* [Task description] Entries follow. Set all of them down as they stand.

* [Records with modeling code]

═══

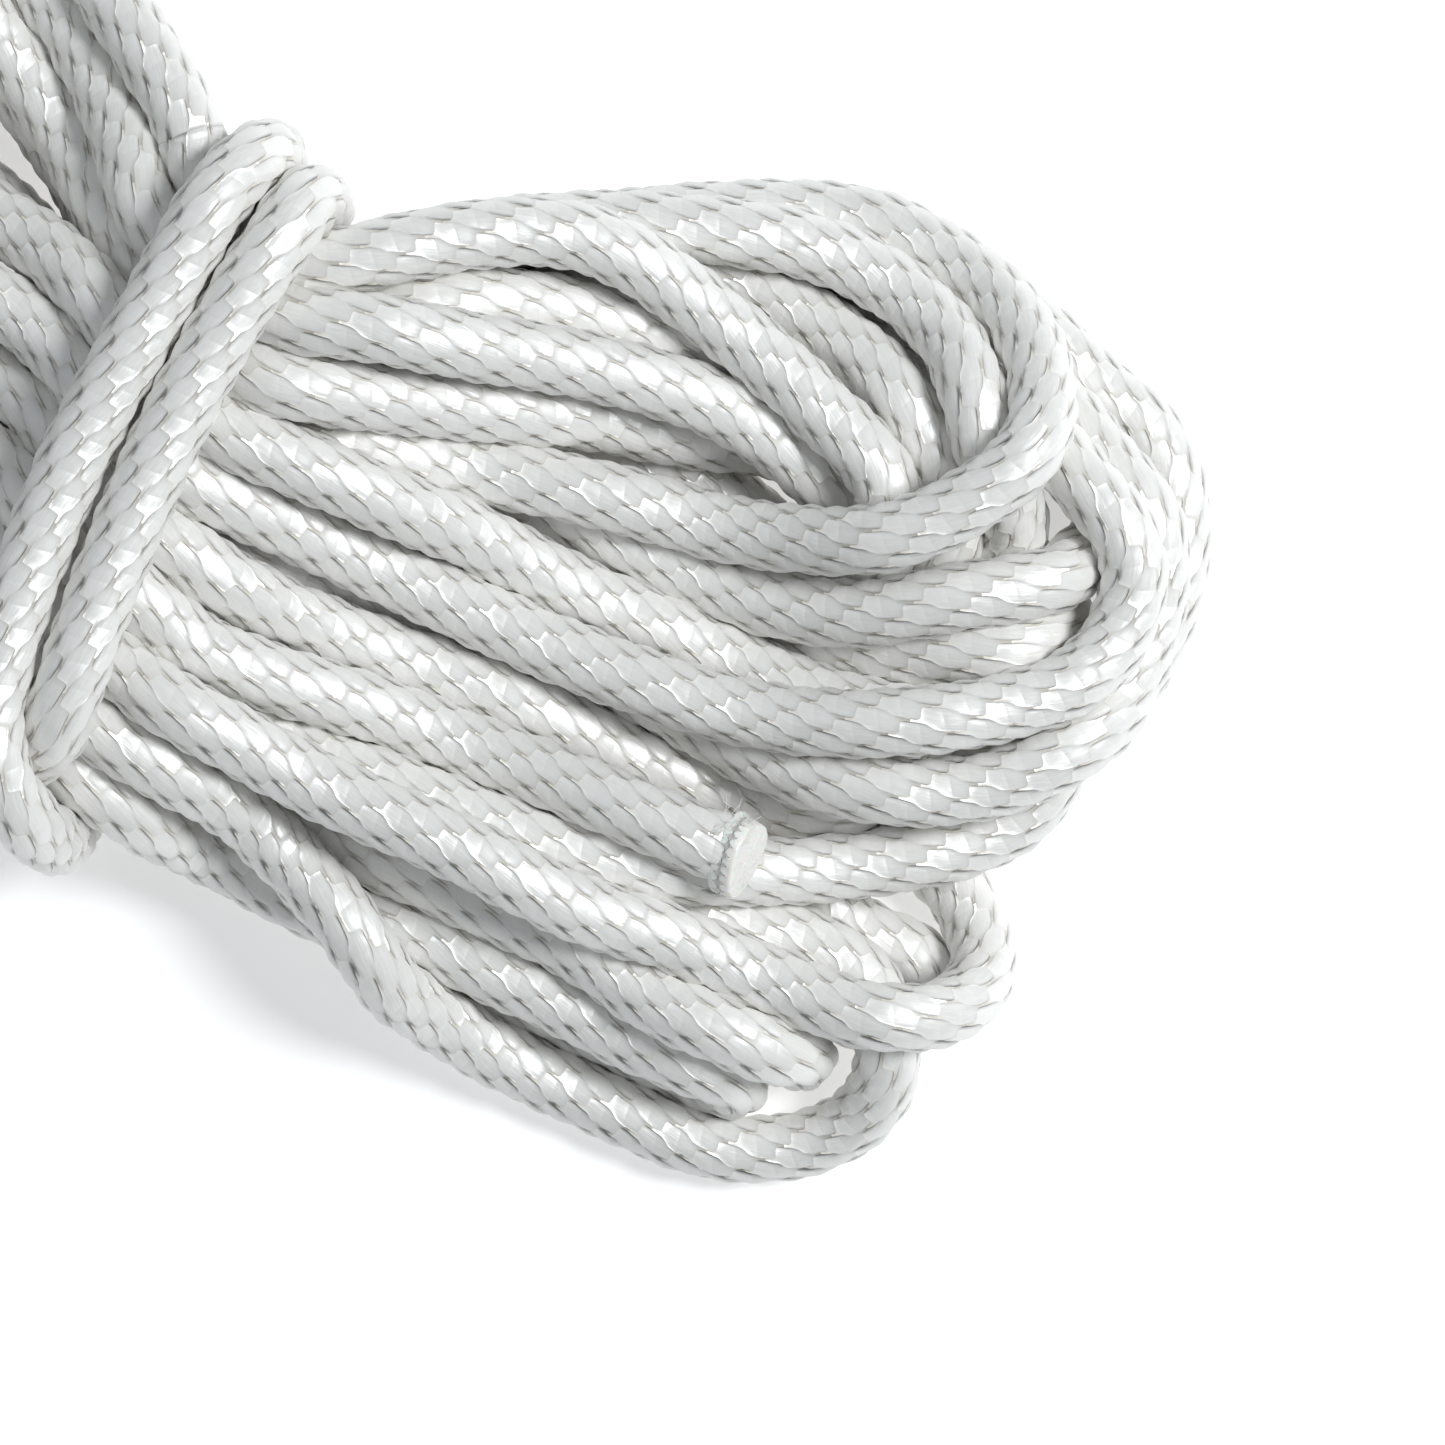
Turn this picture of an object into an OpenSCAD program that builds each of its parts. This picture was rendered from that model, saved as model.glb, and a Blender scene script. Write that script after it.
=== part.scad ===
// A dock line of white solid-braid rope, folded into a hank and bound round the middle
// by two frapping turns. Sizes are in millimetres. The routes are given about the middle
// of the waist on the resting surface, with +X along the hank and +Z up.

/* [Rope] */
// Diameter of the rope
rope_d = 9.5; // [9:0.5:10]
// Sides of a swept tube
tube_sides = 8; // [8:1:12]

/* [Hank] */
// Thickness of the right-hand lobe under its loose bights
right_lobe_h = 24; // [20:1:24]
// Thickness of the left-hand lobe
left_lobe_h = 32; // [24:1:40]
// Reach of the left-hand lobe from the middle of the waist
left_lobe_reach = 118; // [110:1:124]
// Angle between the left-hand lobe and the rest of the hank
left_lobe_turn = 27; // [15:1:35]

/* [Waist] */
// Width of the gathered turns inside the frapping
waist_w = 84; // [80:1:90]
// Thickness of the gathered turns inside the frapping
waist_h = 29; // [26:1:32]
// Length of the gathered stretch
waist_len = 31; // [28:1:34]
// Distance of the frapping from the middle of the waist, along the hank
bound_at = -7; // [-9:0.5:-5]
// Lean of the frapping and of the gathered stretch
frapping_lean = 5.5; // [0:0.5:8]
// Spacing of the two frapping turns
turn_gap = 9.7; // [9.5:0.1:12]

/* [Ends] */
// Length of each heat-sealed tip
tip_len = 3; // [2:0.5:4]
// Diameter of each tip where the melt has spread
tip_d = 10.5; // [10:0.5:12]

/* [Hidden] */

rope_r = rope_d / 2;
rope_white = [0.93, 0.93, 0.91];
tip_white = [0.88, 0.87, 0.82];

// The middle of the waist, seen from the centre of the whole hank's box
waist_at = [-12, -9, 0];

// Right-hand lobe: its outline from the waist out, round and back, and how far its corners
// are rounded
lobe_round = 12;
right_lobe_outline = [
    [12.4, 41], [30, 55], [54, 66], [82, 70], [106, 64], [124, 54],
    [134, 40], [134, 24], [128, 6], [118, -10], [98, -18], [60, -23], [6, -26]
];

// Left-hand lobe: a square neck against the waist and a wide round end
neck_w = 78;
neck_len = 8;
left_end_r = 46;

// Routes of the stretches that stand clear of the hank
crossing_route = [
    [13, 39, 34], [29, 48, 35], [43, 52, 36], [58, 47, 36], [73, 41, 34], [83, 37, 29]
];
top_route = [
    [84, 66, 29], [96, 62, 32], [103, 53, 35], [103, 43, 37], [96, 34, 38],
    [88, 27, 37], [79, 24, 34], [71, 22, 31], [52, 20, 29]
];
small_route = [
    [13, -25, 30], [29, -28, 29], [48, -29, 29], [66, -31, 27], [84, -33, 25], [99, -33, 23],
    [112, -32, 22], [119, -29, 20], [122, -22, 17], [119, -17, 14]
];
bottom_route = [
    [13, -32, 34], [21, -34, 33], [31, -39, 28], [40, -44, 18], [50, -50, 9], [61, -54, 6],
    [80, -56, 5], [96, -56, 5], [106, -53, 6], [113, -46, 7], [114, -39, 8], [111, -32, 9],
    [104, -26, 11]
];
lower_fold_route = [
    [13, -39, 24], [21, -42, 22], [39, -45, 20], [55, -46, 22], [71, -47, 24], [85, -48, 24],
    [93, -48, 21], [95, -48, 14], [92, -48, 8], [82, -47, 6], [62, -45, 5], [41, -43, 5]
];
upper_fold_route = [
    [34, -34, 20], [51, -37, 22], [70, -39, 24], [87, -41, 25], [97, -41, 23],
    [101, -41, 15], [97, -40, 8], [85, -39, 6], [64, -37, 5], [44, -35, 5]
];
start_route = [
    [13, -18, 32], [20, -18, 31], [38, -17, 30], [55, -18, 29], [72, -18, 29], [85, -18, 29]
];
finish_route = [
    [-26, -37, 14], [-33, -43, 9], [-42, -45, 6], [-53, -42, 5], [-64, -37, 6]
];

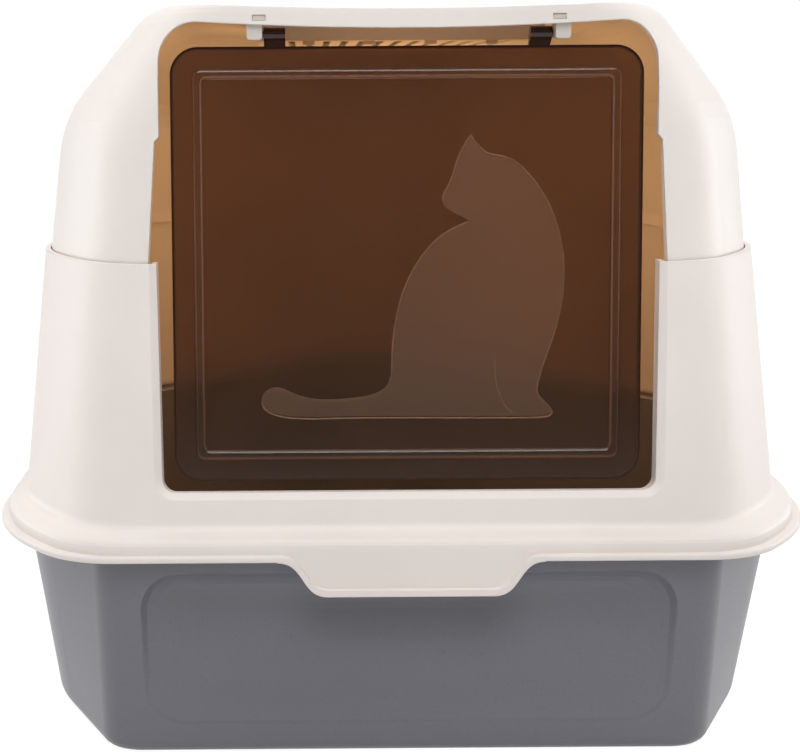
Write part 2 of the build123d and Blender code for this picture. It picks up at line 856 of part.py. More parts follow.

═══

* [Correct answer]
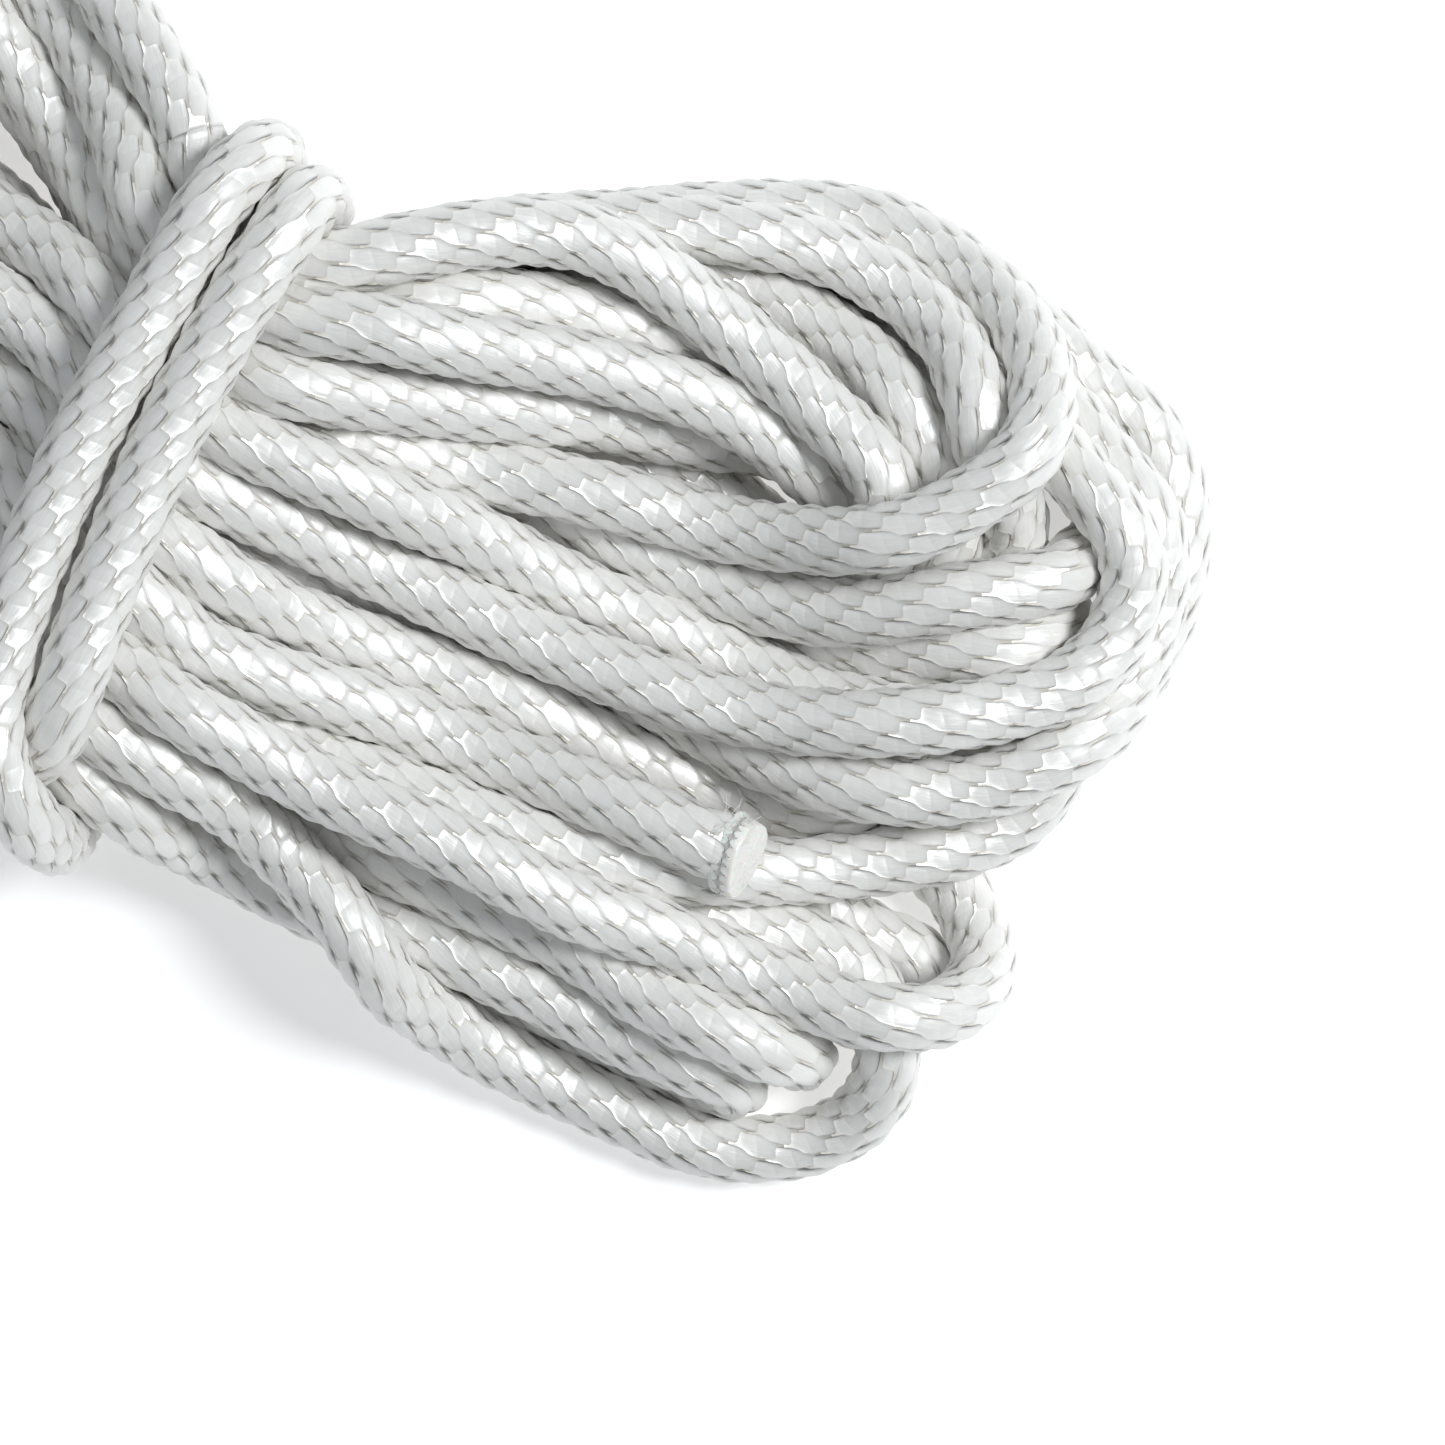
Turn this picture of an object into an OpenSCAD program that builds each of its parts. This picture was rendered from that model, saved as model.glb, and a Blender scene script. Write that script after it.
=== part.scad ===
// A dock line of white solid-braid rope, folded into a hank and bound round the middle
// by two frapping turns. Sizes are in millimetres. The routes are given about the middle
// of the waist on the resting surface, with +X along the hank and +Z up.

/* [Rope] */
// Diameter of the rope
rope_d = 9.5; // [9:0.5:10]
// Sides of a swept tube
tube_sides = 8; // [8:1:12]

/* [Hank] */
// Thickness of the right-hand lobe under its loose bights
right_lobe_h = 24; // [20:1:24]
// Thickness of the left-hand lobe
left_lobe_h = 32; // [24:1:40]
// Reach of the left-hand lobe from the middle of the waist
left_lobe_reach = 118; // [110:1:124]
// Angle between the left-hand lobe and the rest of the hank
left_lobe_turn = 27; // [15:1:35]

/* [Waist] */
// Width of the gathered turns inside the frapping
waist_w = 84; // [80:1:90]
// Thickness of the gathered turns inside the frapping
waist_h = 29; // [26:1:32]
// Length of the gathered stretch
waist_len = 31; // [28:1:34]
// Distance of the frapping from the middle of the waist, along the hank
bound_at = -7; // [-9:0.5:-5]
// Lean of the frapping and of the gathered stretch
frapping_lean = 5.5; // [0:0.5:8]
// Spacing of the two frapping turns
turn_gap = 9.7; // [9.5:0.1:12]

/* [Ends] */
// Length of each heat-sealed tip
tip_len = 3; // [2:0.5:4]
// Diameter of each tip where the melt has spread
tip_d = 10.5; // [10:0.5:12]

/* [Hidden] */

rope_r = rope_d / 2;
rope_white = [0.93, 0.93, 0.91];
tip_white = [0.88, 0.87, 0.82];

// The middle of the waist, seen from the centre of the whole hank's box
waist_at = [-12, -9, 0];

// Right-hand lobe: its outline from the waist out, round and back, and how far its corners
// are rounded
lobe_round = 12;
right_lobe_outline = [
    [12.4, 41], [30, 55], [54, 66], [82, 70], [106, 64], [124, 54],
    [134, 40], [134, 24], [128, 6], [118, -10], [98, -18], [60, -23], [6, -26]
];

// Left-hand lobe: a square neck against the waist and a wide round end
neck_w = 78;
neck_len = 8;
left_end_r = 46;

// Routes of the stretches that stand clear of the hank
crossing_route = [
    [13, 39, 34], [29, 48, 35], [43, 52, 36], [58, 47, 36], [73, 41, 34], [83, 37, 29]
];
top_route = [
    [84, 66, 29], [96, 62, 32], [103, 53, 35], [103, 43, 37], [96, 34, 38],
    [88, 27, 37], [79, 24, 34], [71, 22, 31], [52, 20, 29]
];
small_route = [
    [13, -25, 30], [29, -28, 29], [48, -29, 29], [66, -31, 27], [84, -33, 25], [99, -33, 23],
    [112, -32, 22], [119, -29, 20], [122, -22, 17], [119, -17, 14]
];
bottom_route = [
    [13, -32, 34], [21, -34, 33], [31, -39, 28], [40, -44, 18], [50, -50, 9], [61, -54, 6],
    [80, -56, 5], [96, -56, 5], [106, -53, 6], [113, -46, 7], [114, -39, 8], [111, -32, 9],
    [104, -26, 11]
];
lower_fold_route = [
    [13, -39, 24], [21, -42, 22], [39, -45, 20], [55, -46, 22], [71, -47, 24], [85, -48, 24],
    [93, -48, 21], [95, -48, 14], [92, -48, 8], [82, -47, 6], [62, -45, 5], [41, -43, 5]
];
upper_fold_route = [
    [34, -34, 20], [51, -37, 22], [70, -39, 24], [87, -41, 25], [97, -41, 23],
    [101, -41, 15], [97, -40, 8], [85, -39, 6], [64, -37, 5], [44, -35, 5]
];
start_route = [
    [13, -18, 32], [20, -18, 31], [38, -17, 30], [55, -18, 29], [72, -18, 29], [85, -18, 29]
];
finish_route = [
    [-26, -37, 14], [-33, -43, 9], [-42, -45, 6], [-53, -42, 5], [-64, -37, 6]
];

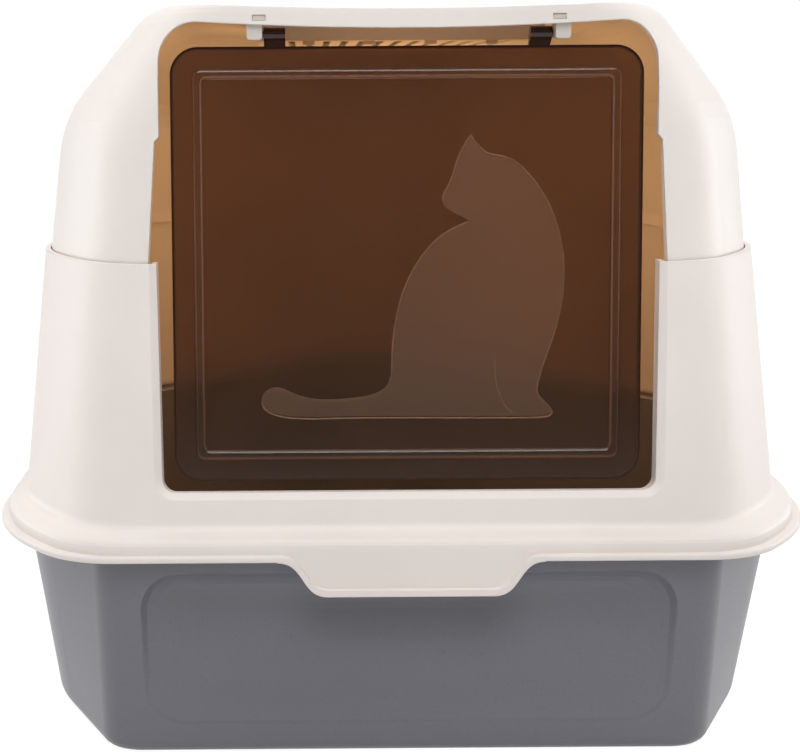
Write part 2 of the build123d and Blender code for this picture. It picks up at line 856 of part.py. More parts follow.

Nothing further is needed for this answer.